But, you know what? It's OK. I still think about her; I don't think a day goes by that I don't think of the Queen B. I still have pictures of her on my desk and on my desk at work. She was the feline love of my life. And as much as I adore Mollipop -- and I do adore my Molli -- I have to say that I worshipped the floors on which Banshee's paws walked. She was my girl....simple as that. I even took off work to spend her birthdays with her.

I got over it, I guess, as much as one can. It's been almost 9 years since she died. Like I said, I still think of her. But now I smile when I think of the things she did. It's a sad smile sometimes because I do still miss her. But it's a smile.

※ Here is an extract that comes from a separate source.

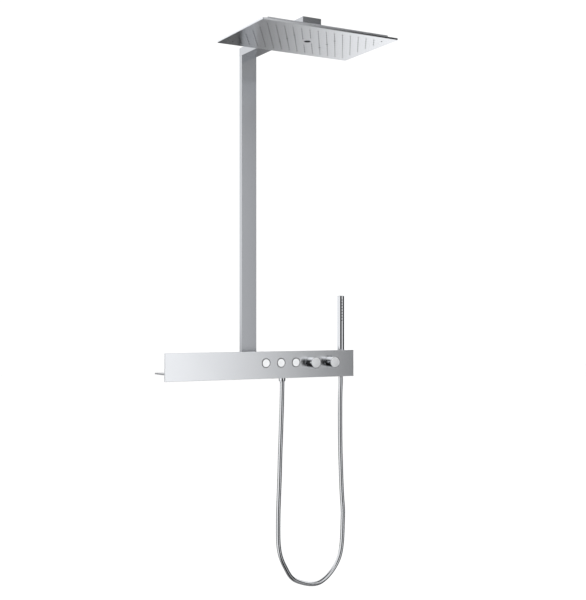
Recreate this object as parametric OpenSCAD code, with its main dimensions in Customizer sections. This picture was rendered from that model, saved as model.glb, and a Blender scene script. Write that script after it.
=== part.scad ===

I guess my point is that you can't spend your life worrying about what will happen or when it will happen. You see, when you do that, you're missing out on the enjoyment of having your kitty with you now. And realize, too, that part of having a much-loved cat is missing her when she does pass away. It will happen. But even though Banshee died and I was so upset that Rick was worried I'd have a nervous breakdown, I still would not trade one moment of my life with that girl. Not one moment. Sharing my life with her was incredible. And I will miss her for the rest of my life.

So....that's my two cents, for what they're worth. What can you do? Enjoy your kitty. Love him, have fun with him, cherish the moments you have. You won't be sorry.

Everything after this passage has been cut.